-- BEGIN Material shown --

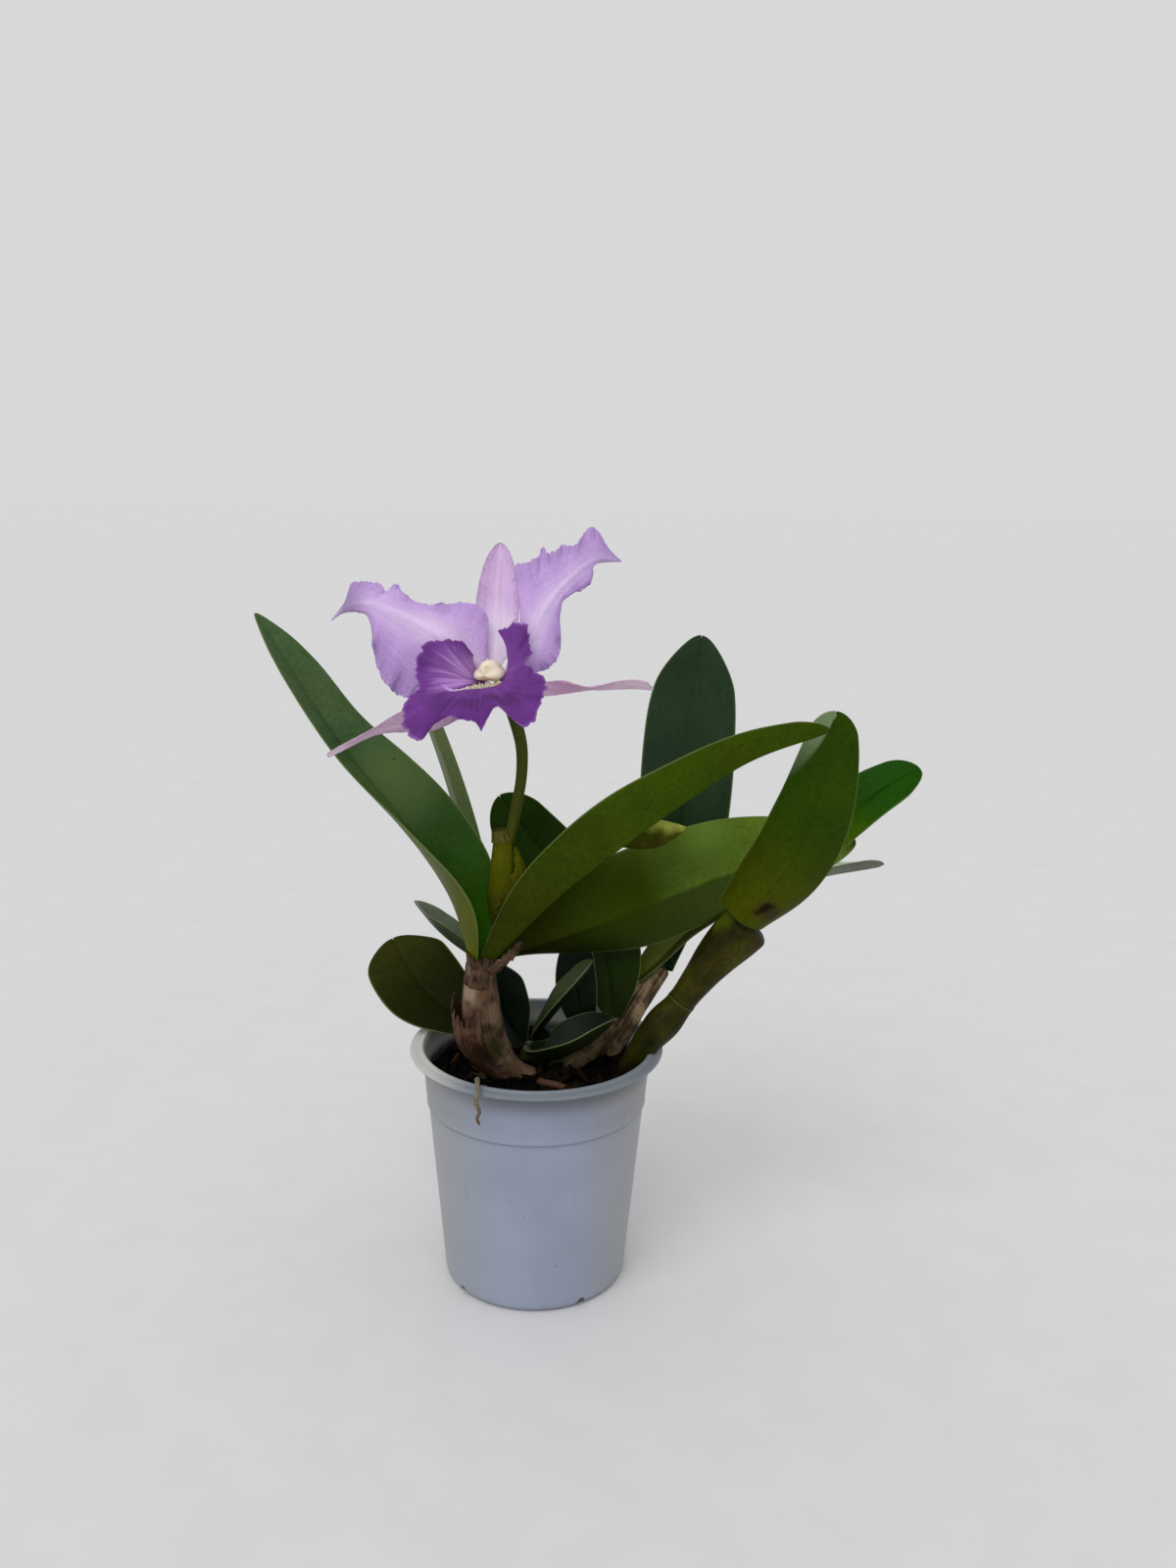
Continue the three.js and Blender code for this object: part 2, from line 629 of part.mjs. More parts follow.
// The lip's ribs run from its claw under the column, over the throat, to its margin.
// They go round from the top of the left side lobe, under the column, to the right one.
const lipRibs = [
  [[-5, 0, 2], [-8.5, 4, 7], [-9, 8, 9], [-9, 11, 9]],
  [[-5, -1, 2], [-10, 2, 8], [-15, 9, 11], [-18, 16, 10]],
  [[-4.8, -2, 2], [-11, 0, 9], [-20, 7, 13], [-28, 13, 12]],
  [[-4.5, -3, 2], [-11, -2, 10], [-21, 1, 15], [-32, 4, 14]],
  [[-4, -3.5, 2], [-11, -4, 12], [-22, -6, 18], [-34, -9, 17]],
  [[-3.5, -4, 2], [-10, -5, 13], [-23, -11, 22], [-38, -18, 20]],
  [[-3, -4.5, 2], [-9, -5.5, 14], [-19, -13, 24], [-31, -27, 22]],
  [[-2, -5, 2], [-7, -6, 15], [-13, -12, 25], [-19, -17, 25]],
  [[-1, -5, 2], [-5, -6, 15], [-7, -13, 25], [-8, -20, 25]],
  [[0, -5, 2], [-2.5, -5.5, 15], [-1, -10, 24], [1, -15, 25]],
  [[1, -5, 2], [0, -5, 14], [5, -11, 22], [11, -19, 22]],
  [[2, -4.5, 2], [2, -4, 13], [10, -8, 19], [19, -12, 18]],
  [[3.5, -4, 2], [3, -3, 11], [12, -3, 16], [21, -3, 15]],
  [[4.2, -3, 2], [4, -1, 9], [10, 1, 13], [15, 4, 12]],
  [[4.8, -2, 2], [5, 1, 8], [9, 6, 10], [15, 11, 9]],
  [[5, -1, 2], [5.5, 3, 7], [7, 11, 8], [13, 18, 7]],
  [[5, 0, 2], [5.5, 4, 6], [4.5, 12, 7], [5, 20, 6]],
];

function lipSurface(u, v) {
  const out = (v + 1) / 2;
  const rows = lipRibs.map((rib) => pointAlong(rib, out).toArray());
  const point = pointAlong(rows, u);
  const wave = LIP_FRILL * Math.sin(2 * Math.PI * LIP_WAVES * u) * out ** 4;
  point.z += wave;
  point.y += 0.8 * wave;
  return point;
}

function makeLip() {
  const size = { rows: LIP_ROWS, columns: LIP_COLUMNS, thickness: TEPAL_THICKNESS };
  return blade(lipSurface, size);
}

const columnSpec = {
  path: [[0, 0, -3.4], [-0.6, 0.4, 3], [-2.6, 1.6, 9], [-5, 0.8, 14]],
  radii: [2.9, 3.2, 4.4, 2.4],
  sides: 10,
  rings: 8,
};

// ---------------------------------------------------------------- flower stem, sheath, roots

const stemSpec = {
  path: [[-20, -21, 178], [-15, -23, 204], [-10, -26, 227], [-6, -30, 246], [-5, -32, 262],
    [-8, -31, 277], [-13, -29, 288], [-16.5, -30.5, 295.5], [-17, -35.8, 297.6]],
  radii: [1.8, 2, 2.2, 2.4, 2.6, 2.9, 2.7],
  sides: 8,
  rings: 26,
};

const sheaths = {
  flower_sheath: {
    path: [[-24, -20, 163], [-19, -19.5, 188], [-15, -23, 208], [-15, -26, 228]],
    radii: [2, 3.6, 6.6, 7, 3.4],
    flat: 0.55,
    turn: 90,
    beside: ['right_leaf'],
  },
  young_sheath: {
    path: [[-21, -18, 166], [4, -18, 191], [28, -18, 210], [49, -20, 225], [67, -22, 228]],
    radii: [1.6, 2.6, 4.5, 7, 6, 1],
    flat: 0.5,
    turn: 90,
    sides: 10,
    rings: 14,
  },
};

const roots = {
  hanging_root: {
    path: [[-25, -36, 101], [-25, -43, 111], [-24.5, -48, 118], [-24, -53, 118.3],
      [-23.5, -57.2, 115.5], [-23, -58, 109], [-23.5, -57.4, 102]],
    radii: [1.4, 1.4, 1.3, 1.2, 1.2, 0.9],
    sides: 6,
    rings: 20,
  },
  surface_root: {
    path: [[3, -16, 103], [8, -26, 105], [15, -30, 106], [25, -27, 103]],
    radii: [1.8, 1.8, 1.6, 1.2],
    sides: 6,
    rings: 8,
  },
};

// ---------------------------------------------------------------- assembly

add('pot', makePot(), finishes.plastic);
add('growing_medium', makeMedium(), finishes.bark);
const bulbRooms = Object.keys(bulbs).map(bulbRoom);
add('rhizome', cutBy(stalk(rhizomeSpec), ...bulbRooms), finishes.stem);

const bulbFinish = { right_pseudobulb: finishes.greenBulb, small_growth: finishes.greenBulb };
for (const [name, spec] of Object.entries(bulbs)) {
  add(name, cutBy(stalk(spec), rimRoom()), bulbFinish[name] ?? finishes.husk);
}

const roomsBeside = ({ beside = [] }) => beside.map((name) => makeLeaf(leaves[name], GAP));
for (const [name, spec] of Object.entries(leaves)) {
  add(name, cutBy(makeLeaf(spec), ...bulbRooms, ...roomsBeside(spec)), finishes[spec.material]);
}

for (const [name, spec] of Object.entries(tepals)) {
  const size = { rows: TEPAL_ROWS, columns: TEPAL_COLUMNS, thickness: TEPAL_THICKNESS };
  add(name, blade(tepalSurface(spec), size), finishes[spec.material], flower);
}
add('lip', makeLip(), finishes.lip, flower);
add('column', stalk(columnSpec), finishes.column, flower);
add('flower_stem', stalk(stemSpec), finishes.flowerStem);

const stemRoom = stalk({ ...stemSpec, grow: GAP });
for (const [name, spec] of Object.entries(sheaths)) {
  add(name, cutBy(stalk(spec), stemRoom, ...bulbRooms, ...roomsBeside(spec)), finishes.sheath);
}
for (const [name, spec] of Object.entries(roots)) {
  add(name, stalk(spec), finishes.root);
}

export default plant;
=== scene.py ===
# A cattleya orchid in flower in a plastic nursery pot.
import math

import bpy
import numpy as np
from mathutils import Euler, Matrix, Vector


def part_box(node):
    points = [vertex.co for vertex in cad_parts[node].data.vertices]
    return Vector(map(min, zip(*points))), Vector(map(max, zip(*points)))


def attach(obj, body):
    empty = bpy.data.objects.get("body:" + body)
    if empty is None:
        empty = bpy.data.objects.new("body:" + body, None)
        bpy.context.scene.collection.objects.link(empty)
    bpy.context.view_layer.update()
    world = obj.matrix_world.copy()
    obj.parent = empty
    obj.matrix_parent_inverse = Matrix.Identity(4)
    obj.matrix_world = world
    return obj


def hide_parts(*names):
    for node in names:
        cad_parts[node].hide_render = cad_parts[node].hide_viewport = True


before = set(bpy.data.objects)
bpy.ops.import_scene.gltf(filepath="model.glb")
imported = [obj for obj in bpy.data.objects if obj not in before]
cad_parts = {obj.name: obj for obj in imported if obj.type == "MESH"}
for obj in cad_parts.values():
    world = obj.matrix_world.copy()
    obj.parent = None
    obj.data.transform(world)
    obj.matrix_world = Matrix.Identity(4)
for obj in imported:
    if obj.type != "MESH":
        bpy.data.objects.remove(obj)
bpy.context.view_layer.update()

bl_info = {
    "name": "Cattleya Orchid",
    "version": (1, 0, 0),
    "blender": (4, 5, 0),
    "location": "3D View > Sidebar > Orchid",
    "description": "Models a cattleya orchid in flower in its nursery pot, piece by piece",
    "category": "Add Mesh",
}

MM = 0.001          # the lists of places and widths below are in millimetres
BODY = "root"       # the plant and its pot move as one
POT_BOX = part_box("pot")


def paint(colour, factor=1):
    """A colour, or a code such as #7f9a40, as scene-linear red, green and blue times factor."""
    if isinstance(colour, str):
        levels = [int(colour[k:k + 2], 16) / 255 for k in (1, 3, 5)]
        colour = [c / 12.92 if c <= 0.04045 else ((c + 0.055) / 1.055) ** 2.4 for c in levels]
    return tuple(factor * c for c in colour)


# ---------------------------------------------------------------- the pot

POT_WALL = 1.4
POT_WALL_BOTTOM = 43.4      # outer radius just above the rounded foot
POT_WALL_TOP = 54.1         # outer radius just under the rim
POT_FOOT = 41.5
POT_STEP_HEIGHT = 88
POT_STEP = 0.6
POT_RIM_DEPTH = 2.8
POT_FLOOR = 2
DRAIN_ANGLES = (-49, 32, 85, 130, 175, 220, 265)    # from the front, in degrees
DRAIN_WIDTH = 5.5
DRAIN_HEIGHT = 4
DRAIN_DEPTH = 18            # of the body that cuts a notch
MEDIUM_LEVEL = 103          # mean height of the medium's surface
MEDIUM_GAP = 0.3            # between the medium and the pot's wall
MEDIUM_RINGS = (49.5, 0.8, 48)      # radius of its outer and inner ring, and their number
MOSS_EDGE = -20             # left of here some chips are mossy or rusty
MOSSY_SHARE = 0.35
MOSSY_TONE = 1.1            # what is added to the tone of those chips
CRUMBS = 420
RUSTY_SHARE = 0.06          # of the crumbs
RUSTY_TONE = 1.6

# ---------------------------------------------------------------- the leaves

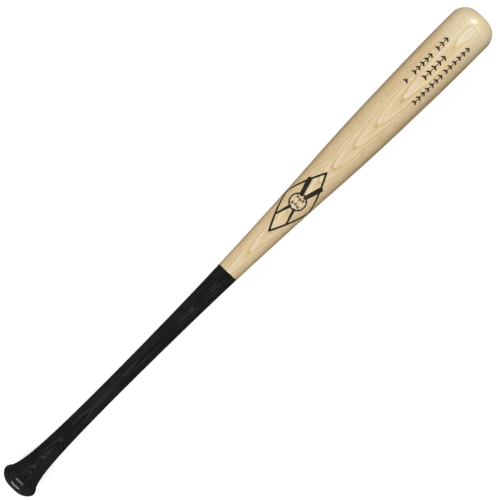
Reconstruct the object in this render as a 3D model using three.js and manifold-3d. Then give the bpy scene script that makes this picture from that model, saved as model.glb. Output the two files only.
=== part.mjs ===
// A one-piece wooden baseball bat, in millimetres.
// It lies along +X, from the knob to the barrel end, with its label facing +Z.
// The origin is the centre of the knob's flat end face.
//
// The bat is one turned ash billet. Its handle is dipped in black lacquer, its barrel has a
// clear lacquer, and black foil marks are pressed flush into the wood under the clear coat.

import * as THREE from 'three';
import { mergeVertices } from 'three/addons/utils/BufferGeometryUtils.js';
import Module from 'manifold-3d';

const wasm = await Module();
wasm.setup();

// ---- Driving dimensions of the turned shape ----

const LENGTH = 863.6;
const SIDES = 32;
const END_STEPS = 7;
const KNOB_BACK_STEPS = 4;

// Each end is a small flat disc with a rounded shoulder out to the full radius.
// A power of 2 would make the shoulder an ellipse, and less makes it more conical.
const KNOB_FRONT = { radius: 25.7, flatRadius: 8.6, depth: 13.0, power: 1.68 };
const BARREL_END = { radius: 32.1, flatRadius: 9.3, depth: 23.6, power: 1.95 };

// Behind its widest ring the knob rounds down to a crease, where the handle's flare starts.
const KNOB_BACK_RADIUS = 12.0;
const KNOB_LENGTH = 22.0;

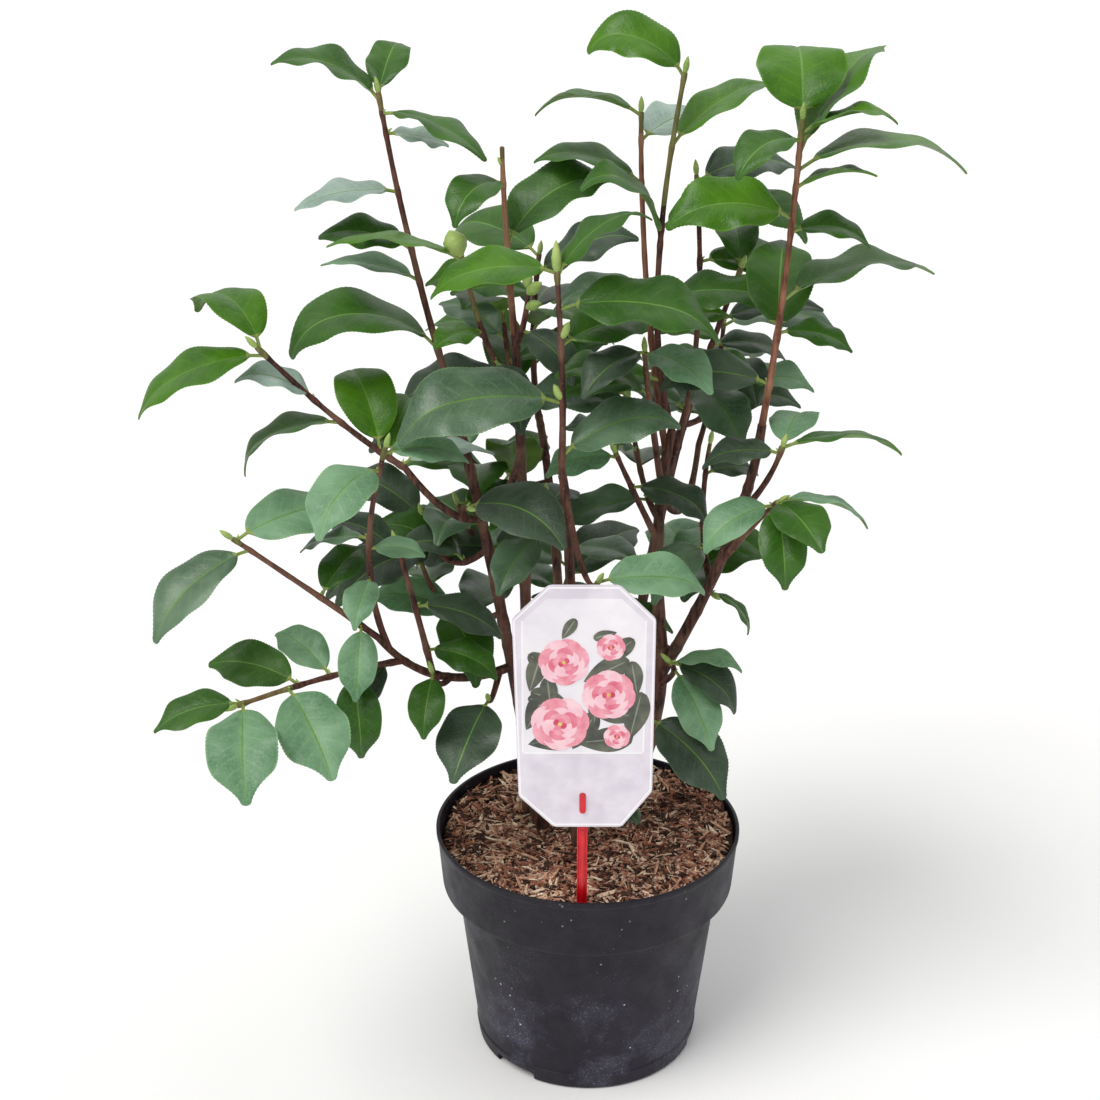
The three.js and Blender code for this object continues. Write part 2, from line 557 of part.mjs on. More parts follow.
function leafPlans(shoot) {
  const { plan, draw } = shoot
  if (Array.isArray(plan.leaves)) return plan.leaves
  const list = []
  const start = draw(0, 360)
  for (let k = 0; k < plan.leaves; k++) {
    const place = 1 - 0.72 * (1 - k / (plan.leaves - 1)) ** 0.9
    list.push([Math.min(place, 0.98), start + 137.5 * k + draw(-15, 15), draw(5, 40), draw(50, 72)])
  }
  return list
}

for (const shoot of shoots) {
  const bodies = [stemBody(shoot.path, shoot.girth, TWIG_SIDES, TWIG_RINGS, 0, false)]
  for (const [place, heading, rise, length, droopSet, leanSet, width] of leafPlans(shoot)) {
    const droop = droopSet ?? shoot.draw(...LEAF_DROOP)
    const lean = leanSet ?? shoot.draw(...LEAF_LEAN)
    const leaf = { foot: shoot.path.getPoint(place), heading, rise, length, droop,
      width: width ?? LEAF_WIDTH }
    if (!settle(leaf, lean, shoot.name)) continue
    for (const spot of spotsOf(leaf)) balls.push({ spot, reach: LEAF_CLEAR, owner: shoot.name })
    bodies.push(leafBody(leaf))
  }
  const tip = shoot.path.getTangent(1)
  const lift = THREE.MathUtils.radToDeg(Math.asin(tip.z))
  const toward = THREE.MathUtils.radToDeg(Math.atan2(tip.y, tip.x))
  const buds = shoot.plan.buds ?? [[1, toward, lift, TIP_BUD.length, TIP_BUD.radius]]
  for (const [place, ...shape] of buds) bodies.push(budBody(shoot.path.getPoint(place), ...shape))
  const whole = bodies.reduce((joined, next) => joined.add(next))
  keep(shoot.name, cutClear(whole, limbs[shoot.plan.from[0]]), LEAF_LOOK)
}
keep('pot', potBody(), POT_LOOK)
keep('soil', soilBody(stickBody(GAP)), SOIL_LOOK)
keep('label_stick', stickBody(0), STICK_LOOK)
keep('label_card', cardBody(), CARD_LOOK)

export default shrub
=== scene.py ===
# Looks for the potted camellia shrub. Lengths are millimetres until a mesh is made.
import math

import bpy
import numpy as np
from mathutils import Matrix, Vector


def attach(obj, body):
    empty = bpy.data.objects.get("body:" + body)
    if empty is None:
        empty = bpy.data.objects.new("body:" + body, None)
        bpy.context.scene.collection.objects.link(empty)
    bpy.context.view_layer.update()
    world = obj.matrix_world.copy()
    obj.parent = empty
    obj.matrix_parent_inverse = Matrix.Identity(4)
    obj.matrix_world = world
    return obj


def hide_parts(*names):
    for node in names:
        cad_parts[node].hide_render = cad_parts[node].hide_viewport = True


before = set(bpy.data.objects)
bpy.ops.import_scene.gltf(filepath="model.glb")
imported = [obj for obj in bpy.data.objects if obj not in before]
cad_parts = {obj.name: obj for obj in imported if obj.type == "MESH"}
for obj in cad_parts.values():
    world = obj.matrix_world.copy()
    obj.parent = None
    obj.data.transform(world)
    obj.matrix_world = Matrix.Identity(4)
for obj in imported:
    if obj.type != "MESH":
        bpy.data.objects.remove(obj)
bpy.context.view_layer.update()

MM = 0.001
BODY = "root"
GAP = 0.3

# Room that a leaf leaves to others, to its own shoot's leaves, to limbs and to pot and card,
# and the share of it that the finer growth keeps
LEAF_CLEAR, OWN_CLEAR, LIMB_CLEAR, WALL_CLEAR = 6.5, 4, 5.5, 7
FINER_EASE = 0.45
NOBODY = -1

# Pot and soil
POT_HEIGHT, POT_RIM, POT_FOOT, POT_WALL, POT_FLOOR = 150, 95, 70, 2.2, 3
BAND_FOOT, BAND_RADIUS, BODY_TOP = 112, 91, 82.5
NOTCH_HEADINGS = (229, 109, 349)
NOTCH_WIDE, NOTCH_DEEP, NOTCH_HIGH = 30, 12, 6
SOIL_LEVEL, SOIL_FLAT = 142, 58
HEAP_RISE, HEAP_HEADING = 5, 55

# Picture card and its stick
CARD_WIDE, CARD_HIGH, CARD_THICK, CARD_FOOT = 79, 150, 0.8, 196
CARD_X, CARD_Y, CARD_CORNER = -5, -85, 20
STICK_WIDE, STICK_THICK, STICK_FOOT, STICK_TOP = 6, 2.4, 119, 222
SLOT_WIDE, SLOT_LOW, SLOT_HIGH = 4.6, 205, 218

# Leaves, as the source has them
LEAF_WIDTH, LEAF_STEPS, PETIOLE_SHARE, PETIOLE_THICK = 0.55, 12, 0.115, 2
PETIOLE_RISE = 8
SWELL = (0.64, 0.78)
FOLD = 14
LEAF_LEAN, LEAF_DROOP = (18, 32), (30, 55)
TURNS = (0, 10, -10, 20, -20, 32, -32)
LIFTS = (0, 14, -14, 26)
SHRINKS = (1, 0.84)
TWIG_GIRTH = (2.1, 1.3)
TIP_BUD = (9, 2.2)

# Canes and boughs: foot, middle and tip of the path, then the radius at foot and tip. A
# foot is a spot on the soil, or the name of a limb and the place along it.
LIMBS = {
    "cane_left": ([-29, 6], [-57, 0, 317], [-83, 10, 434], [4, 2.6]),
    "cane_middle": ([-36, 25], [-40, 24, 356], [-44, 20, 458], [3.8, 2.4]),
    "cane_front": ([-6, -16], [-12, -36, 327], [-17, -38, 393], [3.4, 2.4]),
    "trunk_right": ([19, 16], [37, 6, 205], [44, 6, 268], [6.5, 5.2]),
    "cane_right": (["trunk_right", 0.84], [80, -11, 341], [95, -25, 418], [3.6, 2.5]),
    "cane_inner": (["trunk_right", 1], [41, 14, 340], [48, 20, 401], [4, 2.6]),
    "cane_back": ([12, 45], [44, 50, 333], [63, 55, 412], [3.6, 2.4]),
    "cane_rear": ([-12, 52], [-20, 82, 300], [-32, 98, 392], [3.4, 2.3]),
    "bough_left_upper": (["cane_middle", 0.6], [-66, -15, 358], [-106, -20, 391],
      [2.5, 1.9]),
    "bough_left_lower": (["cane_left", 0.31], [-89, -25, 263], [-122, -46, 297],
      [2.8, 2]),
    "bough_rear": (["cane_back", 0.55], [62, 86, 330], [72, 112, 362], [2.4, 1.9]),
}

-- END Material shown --

### [Aim]
Identify each line in the records above that contains the word "follow", and copy it out in full.

### [Complete response]
Continue the three.js and Blender code for this object: part 2, from line 629 of part.mjs. More parts follow.
The three.js and Blender code for this object continues. Write part 2, from line 557 of part.mjs on. More parts follow.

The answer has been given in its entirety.